As recently as a month or two ago, we lived in a bid-till-you-bleed real estate market. Prices kept rising no matter how much people paid, so no deal was a bad deal if it got you into the market.
This was intergenerational thinking, not the whim of an inexperienced young generation trying to get into the housing market. Consider all the parental money that went into building down payments for first-time buyers. A CIBC Economics study last fall said almost 30 per cent of first-time buyers got down payment money from parents, and these gifts averaged $82,000 in value.
The home ownership imperative was also fuelled by the evolution of houses into a commodity to invest in, such as oil, metals or gold. In this financialization of housing, investment companies bought houses to rent out and new ventures emerged to allow people to buy fractional shares in houses and buildings.

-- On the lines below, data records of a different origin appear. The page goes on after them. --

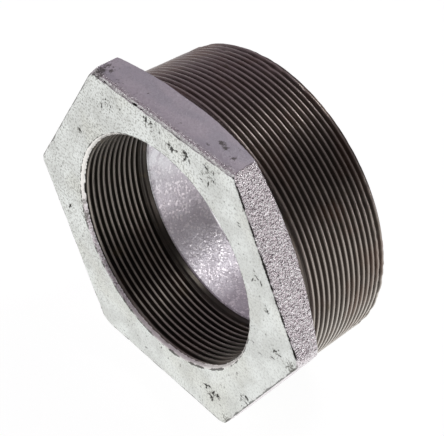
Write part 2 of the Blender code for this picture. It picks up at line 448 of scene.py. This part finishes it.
def mouthLine(points, radius):
    # the thin dark ragged line where the mouth meets the face, from 0 to 1: the zinc film's edge,
    # darkened as painted shade in that crease
    size = mouthLineShape
    away = np.hypot(radius - headShape["mouthRadius"] - 0.0001, points[:, 1] - frontY)
    low = between(-np.degrees(polar(points)[1]), *size["lowSide"])
    reach = (size["reach"] + size["ragged"] * cloud(points, size["raggedSize"], 8)
             + size["lowRagged"] * low * cloud(points, size["lowSize"], 12, 2))
    return ramp(reach - away, -0.0002, 0.0001)


def threadHeight(points, angle, crestY, crestCut):
    # 1 on a flattened crest, low in a root; crestY is a crest at +X, from the front face
    phase = (points[:, 1] - frontY - crestY) / pitch + angle / (2 * math.pi)
    away = np.abs((phase + 0.5) % 1.0 - 0.5)
    low = 0.5 - away
    tangent = formRound * math.cos(flankAngle)
    drop = formRound * (1 - math.sin(flankAngle))
    crest = formRound - np.sqrt(np.maximum(formRound ** 2 - away ** 2, 0))
    flank = drop + (away - tangent) / math.tan(flankAngle)
    root = formDepth - formRound + np.sqrt(np.maximum(formRound ** 2 - low ** 2, 0))
    fall = np.where(away < tangent, crest, np.where(low < tangent, root, flank))
    return np.minimum(1 - fall / formDepth + crestCut, 1)


def threadSkin(name, baseRadius, startY, finishY, steps, cuts):
    # a one-pitch line beside the axis, screwed round it into a skin of unbroken helical rows
    firstY = startY - 2.2 * pitch
    bpy.ops.mesh.primitive_plane_add(size=pitch, location=(baseRadius + pitch / 2,
                                                           firstY + pitch / 2, axisZ))
    skin = settle(bpy.context.object, name)
    edit(skin, "VERT")
    pick(skin, "verts", lambda v: v.co.x > baseRadius + pitch / 2)
    bpy.ops.mesh.delete(type="VERT")
    bpy.ops.mesh.select_all(action="SELECT")
    bpy.ops.mesh.subdivide(number_cuts=cuts)
    leaveEdit()
    skin.location = (0, 0, -axisZ)
    bpy.ops.object.transform_apply(location=True)
    turns = math.ceil((finishY - firstY) / pitch) + 1
    modify(skin, "SCREW", axis="Y", steps=steps, render_steps=steps, iterations=turns,
           screw_offset=pitch, use_merge_vertices=False)
    skin.location = (0, 0, axisZ)
    bpy.ops.object.transform_apply(location=True)
    edit(skin, "VERT")
    bpy.ops.mesh.select_all(action="SELECT")
    bpy.ops.mesh.remove_doubles(threshold=0.00001)
    for place, direction in ((startY, -1), (finishY, 1)):
        bpy.ops.mesh.select_all(action="SELECT")
        bpy.ops.mesh.bisect(plane_co=(0, place, axisZ), plane_no=(0, direction, 0),
                            clear_outer=True, threshold=0.000001)
    leaveEdit()
    return skin


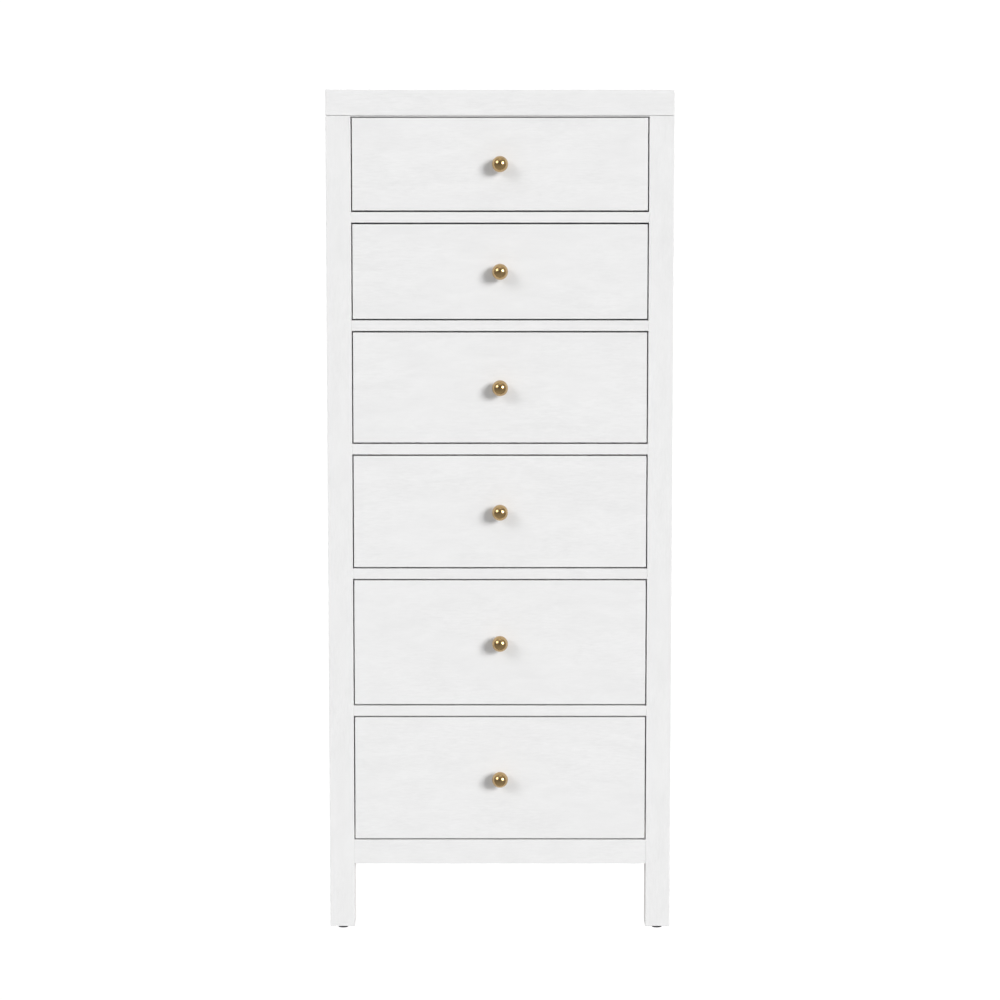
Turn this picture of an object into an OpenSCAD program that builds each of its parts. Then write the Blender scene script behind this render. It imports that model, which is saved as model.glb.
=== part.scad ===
// Tall chest of six drawers, in millimetres.
// +Z is up, the drawers face -Y, and the origin is under the middle of the chest, on the floor.
// Places along the depth are given from the front of the posts, which stands at y = front_y.

/* [Case] */
// Width across the posts
case_w = 559; // [480:1:700]
// Depth from the front of the posts to the back
case_d = 508; // [480:1:600]
// Side of the square section of each post
post_w = 40; // [38:1:50]
// Height of the legs below the bottom rail, above the glides
leg_h = 105.5; // [60:0.5:160]
// Thickness of the top
top_t = 40.5; // [25:0.5:50]
// How far the top stands out in front of the posts
top_overhang = 1.5; // [0:0.5:6]
// Height of the rail under the lowest drawer
bottom_rail_h = 39.5; // [30:0.5:60]
// Height of each rail between two drawers
rail_h = 17; // [16:1:25]
// Height of the strip of rail that shows above the top drawer
top_strip_h = 3.25; // [2:0.25:8]
// Thickness of the side panels
side_t = 16; // [12:1:18]
// How far the side panels lie in from the outside of the posts
side_inset = 4; // [2:0.5:8]
// Thickness of the back panel
back_t = 6; // [4:1:9]

/* [Drawers] */
// Height of the face of drawer 1, the top one
drawer_1_h = 147.5; // [130:0.5:200]
// Height of the face of drawer 2
drawer_2_h = 152; // [130:0.5:200]
// Height of the face of drawer 3
drawer_3_h = 178; // [130:0.5:220]
// Height of the face of drawer 4
drawer_4_h = 181.5; // [130:0.5:220]
// Height of the face of drawer 5
drawer_5_h = 204; // [130:0.5:240]
// Height of the face of drawer 6, the lowest
drawer_6_h = 201.5; // [130:0.5:240]
// Gap below each drawer face, and above all but the top one
face_gap = 2.5; // [1.5:0.5:3]
// Gap above the top drawer face
top_gap = 0.75; // [0.5:0.25:3]
// Gap on each side of each drawer face
side_gap = 2; // [1.5:0.5:3]
// Thickness of each drawer face
face_t = 21; // [18:1:22]
// Thickness of the sides and ends of each drawer box
box_t = 12; // [11:0.5:15]
// Thickness of each drawer bottom
bottom_t = 6; // [4:0.5:8]

/* [Knobs] */
// Diameter of the ball of each knob
ball_d = 26; // [22:0.5:28]
// How far each knob stands out from its drawer face
knob_reach = 28; // [28:0.5:36]

/* [Slides] */
// Height of each drawer slide
slide_h = 45; // [42:0.5:46]
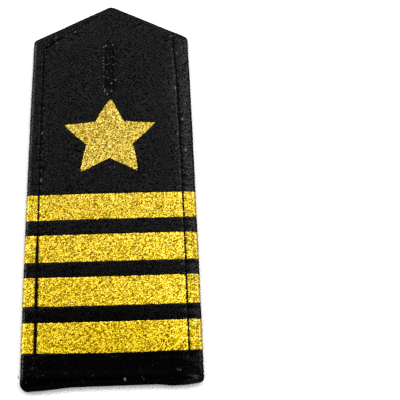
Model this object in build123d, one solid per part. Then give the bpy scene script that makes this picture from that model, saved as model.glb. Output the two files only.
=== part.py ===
from build123d import *
import math
import os

# A costume epaulette: a stiff shoulder board covered in black cloth and topstitched all round,
# with four gold stripes, a gold star and a worked buttonhole under its pointed end.
# Millimetres. +Y points to the pointed end, +Z up, and the flat underside lies on z = 0.
# Places along the board are first measured from its lower end, then the whole is centred.

# The board's outline
board_width = 50.0
side_length = 118.0          # straight side, from the lower end to the shoulder corner
roof_height = 14.0           # the pointed end above the shoulder corners, before rounding
peak_radius = 2.6
shoulder_radius = 1.6
lower_left_radius = 2.4
lower_right_radius = 1.5
hem_sag = 1.0                # how far the soft lower end hangs past a straight line
hem_wave_radius = 9.0

# Shape of the lower end, from its left corner to its right one
HEM_WAVE = [
    # across: share of the half width, sag: share of hem_sag
    dict(across=-1.00, sag=1.00),
    dict(across=-0.72, sag=0.68),
    dict(across=-0.44, sag=0.02),
    dict(across=0.50, sag=0.00),
    dict(across=0.66, sag=0.54),
    dict(across=0.82, sag=0.42),
    dict(across=1.00, sag=-0.30),
]

# The board's section
rim_thickness = 2.3          # the sewn margin outside the seam
field_rise = 0.6             # the padded field inside the seam stands this much higher
field_round = 0.5            # soft edge of the padded field beside the seam
top_roll = 1.25              # roll of the cloth over the upper edge
under_roll = 0.9             # roll of the cloth at the underside
top_roll_limit = 0.56        # no roll takes more than this share of the rim's thickness
under_roll_limit = 0.4

# The channel that the topstitching pulls into the cloth
seam_margin = 4.0            # from the board's edge in to the seam
channel_radius = 0.55
channel_depth = 0.45
channel_ledge = 0.05         # flat cloth between the channel and the padded field's wall
channel_corner_radius = 1.8

# Corners of the seam, which was guided by hand and runs a little uneven
SEAM_CORNERS = [
    # across: share of the half width inside the margin, inset: share of the margin, from this end
    dict(across=-0.988, inset=1.00, end="hem"),
    dict(across=1.007, inset=1.00, end="hem"),
    dict(across=0.998, inset=5.80, end="roof"),
    dict(across=0.957, inset=0.62, end="roof"),
    dict(across=-0.167, inset=0.50, end="roof"),
    dict(across=-1.021, inset=1.40, end="roof"),
]

# Gold stripes, numbered from the pointed end
stripe_count = 4
stripe_width = 9.0
stripe_spacing = 4.75        # black cloth between two stripes
lower_band = 9.0             # black cloth below the last stripe
braid_thickness = 0.22
braid_end_height = 0.6       # a stripe goes round the side and ends this far above the underside

# Gold star
star_radius = 15.0           # centre to a tip
star_waist = 7.45            # centre to a notch
star_points = 5
star_offset = -0.45          # its centre beside the board's middle line
star_thickness = 0.25
star_edge = 0.1              # bevel of its woven edge

# Buttonhole, in line above the star
buttonhole_length = 21.8     # over the thread at both ends
buttonhole_width = 4.6
buttonhole_above_star = 0.5  # between the star's upper tip and the thread
buttonhole_offset = -0.35    # its centre beside the board's middle line
slit_length = 15.4
slit_width = 1.2
thread_height = 0.45         # the worked edge above the cloth
thread_lining = 0.3          # thread round the slit's wall
thread_under = 0.3           # thread on the underside
thread_round = 0.18

# Of the cloth above the stripes that star and buttonhole leave free, the share below the star
free_share_below = 0.325

fit_gap = 0.05               # between any two pieces
overrun = 1.0                # how far a cutting shape runs past what it cuts

half_width = board_width / 2
peak_y = side_length + roof_height
field_top = rim_thickness + field_rise
upper_roll = min(top_roll, top_roll_limit * rim_thickness)
lower_roll = min(under_roll, under_roll_limit * rim_thickness)
channel_to_field = channel_radius + channel_ledge
stripe_pitch = stripe_width + stripe_spacing
stripes_top = lower_band + stripe_count * stripe_pitch - stripe_spacing


def star_corners():
    """Tips and notches about the star's centre, the first tip towards the pointed end."""
    corners = []
    for step in range(2 * star_points):
        radius = star_radius if step % 2 == 0 else star_waist
        angle = math.pi / 2 + step * math.pi / star_points
        corners.append((radius * math.cos(angle), radius * math.sin(angle)))
    return corners


star_reach_down = -min(y for x, y in star_corners())
ornament_length = star_reach_down + star_radius + buttonhole_above_star + buttonhole_length
free_length = peak_y - stripes_top - ornament_length
star_y = stripes_top + free_share_below * free_length + star_reach_down
buttonhole_y = star_y + star_radius + buttonhole_above_star + buttonhole_length / 2


def board_outline():
    """The board seen from above: a pentagon with rounded corners and a soft lower end."""
    lower_end = [(row["across"] * half_width, -row["sag"] * hem_sag) for row in HEM_WAVE]
    upper_end = [(half_width, side_length), (0, peak_y), (-half_width, side_length)]
    radii = [lower_left_radius] + [hem_wave_radius] * (len(lower_end) - 2) + [lower_right_radius]
    radii += [shoulder_radius, peak_radius, shoulder_radius]
    return make_face(FilletPolyline(*lower_end, *upper_end, radius=radii, close=True))


def seam_path():
    """The closed line of topstitching."""
    corners = []
    for row in SEAM_CORNERS:
        x = row["across"] * (half_width - seam_margin)
        inset = row["inset"] * seam_margin
        roof_edge = peak_y - roof_height * abs(x) / half_width
        corners.append((x, inset if row["end"] == "hem" else roof_edge - inset))
    return FilletPolyline(*corners, radius=channel_corner_radius, close=True)


def rim_form(grow):
    """The sewn slab with its rolled edges, every face moved out by grow."""
    face = offset(board_outline(), amount=grow) if grow else board_outline()
    slab = extrude(Pos(0, 0, -grow) * face, amount=rim_thickness + 2 * grow)
    slab = fillet(slab.faces().sort_by(Axis.Z)[-1].edges(), radius=upper_roll + grow)
    return fillet(slab.faces().sort_by(Axis.Z)[0].edges(), radius=lower_roll + grow)


def field_form(grow):
    """The padded field inside the seam, every face moved out by grow."""
    face = offset(make_face(seam_path()), amount=grow - channel_to_field)
    middle = rim_thickness / 2
    pad = extrude(Pos(0, 0, middle) * face, amount=field_top + grow - middle)
    return fillet(pad.faces().sort_by(Axis.Z)[-1].edges(), radius=field_round + grow)


def channel_form(grow):
    """What the seam's channel takes away, its wall moved by grow."""
    height = rim_thickness - channel_depth + channel_radius
    path = Pos(0, 0, height) * seam_path()
    section = Plane(origin=path @ 0, z_dir=path % 0) * Circle(channel_radius - grow)
    return sweep(section, path=path)


def padded_board(grow):
    """The covered board without its buttonhole, its surface moved out by grow."""
    return rim_form(grow) + field_form(grow) - channel_form(grow)


def buttonhole_prism(length, width, bottom, top):
    """An upright prism with round ends, centred on the buttonhole."""
    face = Pos(buttonhole_offset, buttonhole_y) * Rot(0, 0, 90) * SlotOverall(length, width)
    return extrude(Pos(0, 0, bottom) * face, amount=top - bottom)


def make_board():
    """The black covered board, with the buttonhole cut through and a rebate under it."""
    wall = 2 * (thread_lining + fit_gap)
    slit = buttonhole_prism(slit_length + wall, slit_width + wall, -overrun, field_top + overrun)
    rebate = buttonhole_prism(buttonhole_length, buttonhole_width, -overrun, thread_under + 2 * fit_gap)
    return padded_board(0) - slit - rebate


def make_buttonhole_stitching():
    """Thread worked round the slit: a ring on the cloth, a lining and a ring underneath."""
    upper_z = field_top + fit_gap
    top = upper_z + thread_height
    upper = buttonhole_prism(buttonhole_length, buttonhole_width, upper_z, top)
    upper = fillet(upper.faces().sort_by(Axis.Z)[-1].edges(), radius=thread_round)
    lining_length = slit_length + 2 * thread_lining
    lining_width = slit_width + 2 * thread_lining
    lining = buttonhole_prism(lining_length, lining_width, fit_gap, (upper_z + top) / 2)
    under_length = buttonhole_length - 2 * fit_gap
    under_width = buttonhole_width - 2 * fit_gap
    under = buttonhole_prism(under_length, under_width, fit_gap, fit_gap + thread_under)
    slit = buttonhole_prism(slit_length, slit_width, -overrun, top + overrun)
    return upper + lining + under - slit


def make_stripes():
    """Thin gold bands that follow the board over its seams and round both sides."""
    inner = padded_board(fit_gap)
    outer = padded_board(fit_gap + braid_thickness)
    reach = half_width + braid_thickness + overrun
    height = field_top + braid_thickness + overrun
    corner = (Align.CENTER, Align.MAX, Align.MIN)
    stripes = []
    for number in range(stripe_count):
        upper_y = stripes_top - number * stripe_pitch
        band = Pos(0, upper_y, braid_end_height) * Box(2 * reach, stripe_width, height, align=corner)
        stripes.append((outer & band) - inner)
    return stripes


def make_star():
    """The gold star, flat on the padded field, one tip towards the pointed end."""
    star = extrude(make_face(Polyline(*star_corners(), close=True)), amount=star_thickness)
    star = chamfer(star.faces().sort_by(Axis.Z)[-1].edges(), length=star_edge)
    return Pos(star_offset, star_y, field_top + fit_gap) * star


def main():
    pieces = {"board": make_board(), "star": make_star()}
    pieces["buttonhole_stitching"] = make_buttonhole_stitching()
    for number, stripe in enumerate(make_stripes(), start=1):
        pieces[f"stripe_{number}"] = stripe
    middle_y = pieces["board"].bounding_box().center().Y
    os.makedirs("parts", exist_ok=True)
    for name, piece in pieces.items():
        export_step(Pos(0, -middle_y, 0) * piece, f"parts/{name}.step")
    print("from the lower end to the origin", round(middle_y, 4))
    print("star's centre and buttonhole's centre", round(star_y, 4), round(buttonhole_y, 4))


main()
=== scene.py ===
"""A costume epaulette: black shoulder board, gold woven stripes and star, worked buttonhole.

Lengths are millimetres in the board's own frame, and become metres when a mesh is made. The frame's
+X is across, +Y along the board to its pointed end, and +Z up from the flat underside.
"""
import math

import bpy
import numpy as np
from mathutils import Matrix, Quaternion, Vector


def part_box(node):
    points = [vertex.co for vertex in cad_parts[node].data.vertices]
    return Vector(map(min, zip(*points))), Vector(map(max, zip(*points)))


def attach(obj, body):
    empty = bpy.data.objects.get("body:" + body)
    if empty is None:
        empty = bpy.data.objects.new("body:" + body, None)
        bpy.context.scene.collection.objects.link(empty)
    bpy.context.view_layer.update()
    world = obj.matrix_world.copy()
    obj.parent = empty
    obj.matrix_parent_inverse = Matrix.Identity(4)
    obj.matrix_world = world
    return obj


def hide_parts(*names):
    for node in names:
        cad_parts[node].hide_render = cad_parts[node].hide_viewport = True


MM = 0.001

# The board's outline, as its solid has it
SIDE_LENGTH = 118.0
ROOF_HEIGHT = 14.0           # the pointed end above the shoulder corners
PEAK_RADIUS = 2.6
SHOULDER_RADIUS = 1.6
LOWER_LEFT_RADIUS = 2.4
LOWER_RIGHT_RADIUS = 1.5
HEM_SAG = 1.0
HEM_WAVE_RADIUS = 9.0
HEM_WAVE = (
    # across as a share of the half width, sag as a share of HEM_SAG
    (-1.0, 1.0),
    (-0.72, 0.68),
    (-0.44, 0.02),
    (0.5, 0.0),
    (0.66, 0.54),
    (0.82, 0.42),
    (1.0, -0.3),
)
LOWER_BAND = 9.0             # black cloth below the last stripe
CORNER_STEPS = 24            # of a rounded corner

# The board's section, as its solid has it
RIM_THICKNESS = 2.3
FIELD_RISE = 0.6
TOP_ROLL = 1.25
UNDER_ROLL = 0.9
ROLL_FOOT = RIM_THICKNESS - TOP_ROLL     # where the upper roll ends
SIDE_STRAIGHT = ROLL_FOOT - UNDER_ROLL   # between the rolls
SEAM_MARGIN = 4.0
SEAM_CORNERS = (
    # across as a share of the half width inside the margin, inset as a share of the margin, which end
    (-0.988, 1.0, "hem"),
    (1.007, 1.0, "hem"),
    (0.998, 5.8, "roof"),
    (0.957, 0.62, "roof"),
    (-0.167, 0.5, "roof"),
    (-1.021, 1.4, "roof"),
)
SEAM_CORNER_RADIUS = 1.8
BRAID_END_HEIGHT = 0.6       # a stripe ends this far above the underside
STAR_POINTS = 5
STAR_EDGES = 2 * STAR_POINTS
STAR_WAIST = 7.45
SLIT_LENGTH = 15.4
SLIT_WIDTH = 1.2

# The frame's own sizes and places


def box_mm(node):
    """Lowest and highest corner of a solid of the frame, in millimetres."""
    low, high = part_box(node)
    return np.array(low) / MM, np.array(high) / MM


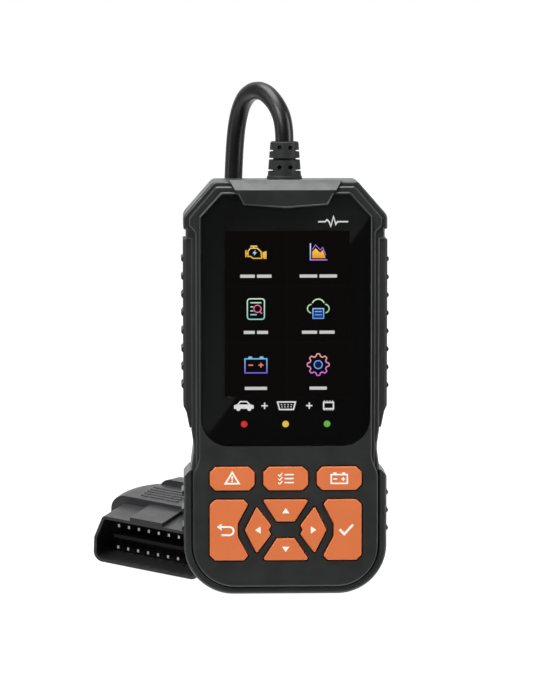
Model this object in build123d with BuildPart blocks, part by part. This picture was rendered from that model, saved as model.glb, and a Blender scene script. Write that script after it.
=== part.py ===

Housing hardly needed a cheerleading section, but it had one in a real estate industry that was masterly in how it explained away the fundamental problem of house prices rising far ahead of incomes. Immigration justified prices. A lack of supply was the problem. The same goes for red tape holding up construction of new housing.
In Canada, every social cue tells young people to buy a house. Your parents don’t want you to miss out, your friends are buying and Instagramming their new lives and renters are maligned as patsies paying their landlord’s mortgage. In fact, renters pay a legitimate cost for shelter and save a bundle by not owning, money they can use to invest.
Excitement about housing used to be a Toronto and Vancouver thing. The mania later spread to places located within commuting distance of these urban centres and, in the COVID-19 pandemic, to far-flung communities that offered bigger houses for less money. A national consensus emerged: Housing was an unstoppable force. If you could afford to buy, you pushed until you scored a house.
Skeptical voices on housing spoke out along the way, some of them in the real estate business. But house prices steamrolled everyone and everything in their path, including a global pandemic. It sure looked like housing was an exception to the gravitational law of investing, which says everything that goes up in price must come down at some point.
Housing fought the law, and the law won. Now, what?
A few points for all to consider:
- Rising interest rates make it more expensive to buy a house now compared with earlier this year, even as prices fall.
- Immigration levels will help sustain demand for housing.
- Labour shortages will restrain construction of new housing to satisfy this demand.
- Staying five to 10 years in a house puts you in a position to see any near-term price declines turn into the next leg up for housing.
- Buying a house you could afford at peak price levels was only a mistake if you planned to flip it.
House prices coming down is good for the country. It doesn’t have to be bad for recent buyers.